== YOUR INSTRUCTIONS ==
Extract from the listing each line in which the word "parts" appears.

== DATASET EXTRACT ==
------------------------------

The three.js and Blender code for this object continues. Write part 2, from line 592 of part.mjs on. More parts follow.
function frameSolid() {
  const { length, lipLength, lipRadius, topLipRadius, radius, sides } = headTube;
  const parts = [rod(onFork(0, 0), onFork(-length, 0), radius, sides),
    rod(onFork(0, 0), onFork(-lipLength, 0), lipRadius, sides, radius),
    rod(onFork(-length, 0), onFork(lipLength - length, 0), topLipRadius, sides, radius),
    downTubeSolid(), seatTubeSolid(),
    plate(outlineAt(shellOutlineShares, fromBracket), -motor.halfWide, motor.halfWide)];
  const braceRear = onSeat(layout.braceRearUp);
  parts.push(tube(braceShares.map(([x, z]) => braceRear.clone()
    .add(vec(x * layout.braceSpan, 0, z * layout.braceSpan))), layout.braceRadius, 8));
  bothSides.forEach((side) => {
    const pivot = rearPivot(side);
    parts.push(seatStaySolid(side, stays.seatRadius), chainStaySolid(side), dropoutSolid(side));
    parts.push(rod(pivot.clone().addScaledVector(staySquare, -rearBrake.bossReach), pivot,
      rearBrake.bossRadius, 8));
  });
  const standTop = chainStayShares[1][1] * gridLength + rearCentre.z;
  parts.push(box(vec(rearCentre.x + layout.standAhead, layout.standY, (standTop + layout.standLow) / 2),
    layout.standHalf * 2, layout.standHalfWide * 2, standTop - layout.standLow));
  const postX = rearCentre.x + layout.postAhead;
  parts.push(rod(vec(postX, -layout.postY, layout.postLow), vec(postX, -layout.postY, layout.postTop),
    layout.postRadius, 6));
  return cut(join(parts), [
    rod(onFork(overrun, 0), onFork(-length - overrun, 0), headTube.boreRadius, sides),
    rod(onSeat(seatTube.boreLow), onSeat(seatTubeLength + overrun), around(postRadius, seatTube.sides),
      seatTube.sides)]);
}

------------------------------

== RESPONSE TO THE TASK ==
The three.js and Blender code for this object continues. Write part 2, from line 592 of part.mjs on. More parts follow.
  const parts = [rod(onFork(0, 0), onFork(-length, 0), radius, sides),
  parts.push(tube(braceShares.map(([x, z]) => braceRear.clone()
    parts.push(seatStaySolid(side, stays.seatRadius), chainStaySolid(side), dropoutSolid(side));
    parts.push(rod(pivot.clone().addScaledVector(staySquare, -rearBrake.bossReach), pivot,
  parts.push(box(vec(rearCentre.x + layout.standAhead, layout.standY, (standTop + layout.standLow) / 2),
  parts.push(rod(vec(postX, -layout.postY, layout.postLow), vec(postX, -layout.postY, layout.postTop),
  return cut(join(parts), [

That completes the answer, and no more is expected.